* SHORT TASK:
Quote the listing below in its entirety.
◇ ◇ ◇ ◇ ◇ ◇ ◇
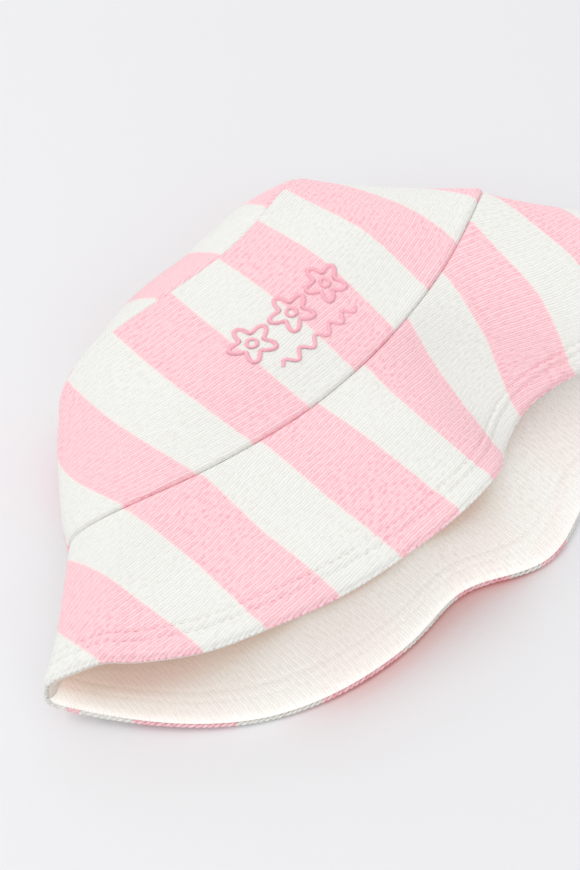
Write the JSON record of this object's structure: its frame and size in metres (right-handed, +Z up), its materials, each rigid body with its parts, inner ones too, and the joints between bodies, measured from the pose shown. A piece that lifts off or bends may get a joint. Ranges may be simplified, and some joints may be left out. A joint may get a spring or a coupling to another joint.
{
  "type": "bucket hat",
  "caption": "Child's soft knitted bucket hat with wide pink and white stripes, lying on its back; conical lined crown, two-layer brim that turns up at the front.",
  "frame": {"origin": "on the table under the middle of the hat's footprint, as it lies on its back", "axes": "+Z up from the table, through the front of the hat; +Y from the head opening to the crown tip; +X across the hat"},
  "size_m": [0.3188, 0.1873, 0.0553],
  "materials": {
    "striped_knit": "thick soft knit with wide pink and white stripes, matt",
    "cream_knit": "plain cream knit facing, matt",
    "lining_cotton": "fine plain cotton lining, matt",
    "sweatband_tape": "ribbed woven tape, matt",
    "interlining": "non-woven brim stiffener, matt",
    "hem_thread": "matt sewing thread",
    "embroidery_thread": "satin embroidery thread, slight sheen",
    "label_satin": "woven satin label, blank"
  },
  "bodies": {
    "hat_body": {"tip_panel": "striped_knit", "side_panel_front": "striped_knit", "side_panel_back": "striped_knit", "tip_lining": "lining_cotton", "side_lining_front": "lining_cotton", "side_lining_back": "lining_cotton", "sweatband": "sweatband_tape", "brim_top_back": "striped_knit", "brim_interlining_back": "interlining", "brim_facing_back": "cream_knit", "hem_stitch_inner_back": "hem_thread", "hem_stitch_outer_back": "hem_thread", "embroidery_flower_left": "embroidery_thread", "embroidery_flower_middle": "embroidery_thread", "embroidery_flower_right": "embroidery_thread", "embroidery_vine": "embroidery_thread", "embroidery_centre_left": "embroidery_thread", "embroidery_centre_middle": "embroidery_thread", "embroidery_centre_right": "embroidery_thread"},
    "front_brim": {"brim_top_front": "striped_knit", "brim_interlining_front": "interlining", "brim_facing_front": "cream_knit", "hem_stitch_inner_front": "hem_thread", "hem_stitch_outer_front": "hem_thread"},
    "care_label_body": {"care_label": "label_satin"},
    "size_label_body": {"size_label": "label_satin"}
  },
  "joints": [
    {"name": "front_brim_turn_up", "type": "hinge", "parent": "hat_body", "child": "front_brim", "pos_m": [0, 0.0402, 0.032], "axis": [-1, 0, 0], "range_deg": [0, 35]},
    {"name": "care_label_flip", "type": "hinge", "parent": "hat_body", "child": "care_label_body", "pos_m": [-0.009, 0.01439, 0.0039], "axis": [1, 0, 0], "range_deg": [0, 75]},
    {"name": "size_label_flip", "type": "hinge", "parent": "hat_body", "child": "size_label_body", "pos_m": [0.014, 0.01439, 0.0039], "axis": [1, 0, 0], "range_deg": [0, 75]}
  ]
}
◇ ◇ ◇ ◇ ◇ ◇ ◇
* RESULT BELOW:
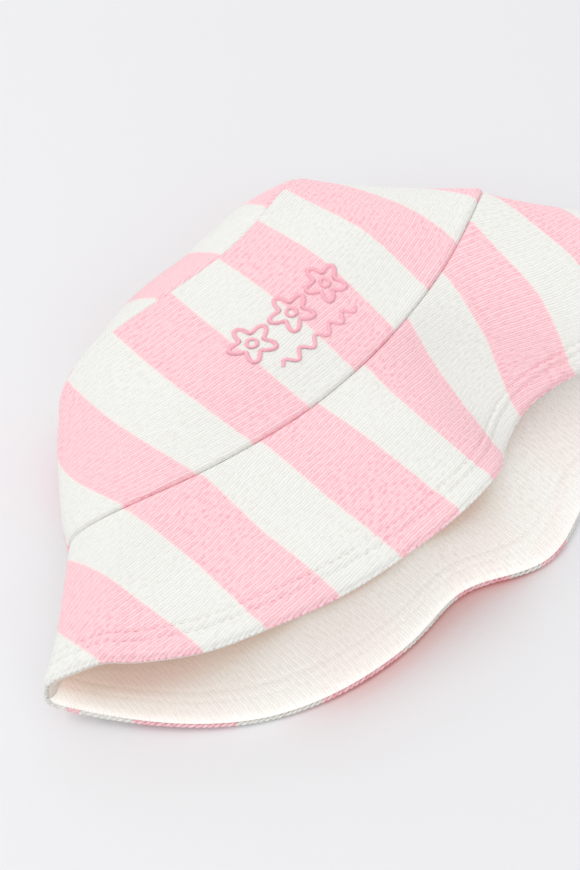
Write the JSON record of this object's structure: its frame and size in metres (right-handed, +Z up), its materials, each rigid body with its parts, inner ones too, and the joints between bodies, measured from the pose shown. A piece that lifts off or bends may get a joint. Ranges may be simplified, and some joints may be left out. A joint may get a spring or a coupling to another joint.
{
  "type": "bucket hat",
  "caption": "Child's soft knitted bucket hat with wide pink and white stripes, lying on its back; conical lined crown, two-layer brim that turns up at the front.",
  "frame": {"origin": "on the table under the middle of the hat's footprint, as it lies on its back", "axes": "+Z up from the table, through the front of the hat; +Y from the head opening to the crown tip; +X across the hat"},
  "size_m": [0.3188, 0.1873, 0.0553],
  "materials": {
    "striped_knit": "thick soft knit with wide pink and white stripes, matt",
    "cream_knit": "plain cream knit facing, matt",
    "lining_cotton": "fine plain cotton lining, matt",
    "sweatband_tape": "ribbed woven tape, matt",
    "interlining": "non-woven brim stiffener, matt",
    "hem_thread": "matt sewing thread",
    "embroidery_thread": "satin embroidery thread, slight sheen",
    "label_satin": "woven satin label, blank"
  },
  "bodies": {
    "hat_body": {"tip_panel": "striped_knit", "side_panel_front": "striped_knit", "side_panel_back": "striped_knit", "tip_lining": "lining_cotton", "side_lining_front": "lining_cotton", "side_lining_back": "lining_cotton", "sweatband": "sweatband_tape", "brim_top_back": "striped_knit", "brim_interlining_back": "interlining", "brim_facing_back": "cream_knit", "hem_stitch_inner_back": "hem_thread", "hem_stitch_outer_back": "hem_thread", "embroidery_flower_left": "embroidery_thread", "embroidery_flower_middle": "embroidery_thread", "embroidery_flower_right": "embroidery_thread", "embroidery_vine": "embroidery_thread", "embroidery_centre_left": "embroidery_thread", "embroidery_centre_middle": "embroidery_thread", "embroidery_centre_right": "embroidery_thread"},
    "front_brim": {"brim_top_front": "striped_knit", "brim_interlining_front": "interlining", "brim_facing_front": "cream_knit", "hem_stitch_inner_front": "hem_thread", "hem_stitch_outer_front": "hem_thread"},
    "care_label_body": {"care_label": "label_satin"},
    "size_label_body": {"size_label": "label_satin"}
  },
  "joints": [
    {"name": "front_brim_turn_up", "type": "hinge", "parent": "hat_body", "child": "front_brim", "pos_m": [0, 0.0402, 0.032], "axis": [-1, 0, 0], "range_deg": [0, 35]},
    {"name": "care_label_flip", "type": "hinge", "parent": "hat_body", "child": "care_label_body", "pos_m": [-0.009, 0.01439, 0.0039], "axis": [1, 0, 0], "range_deg": [0, 75]},
    {"name": "size_label_flip", "type": "hinge", "parent": "hat_body", "child": "size_label_body", "pos_m": [0.014, 0.01439, 0.0039], "axis": [1, 0, 0], "range_deg": [0, 75]}
  ]
}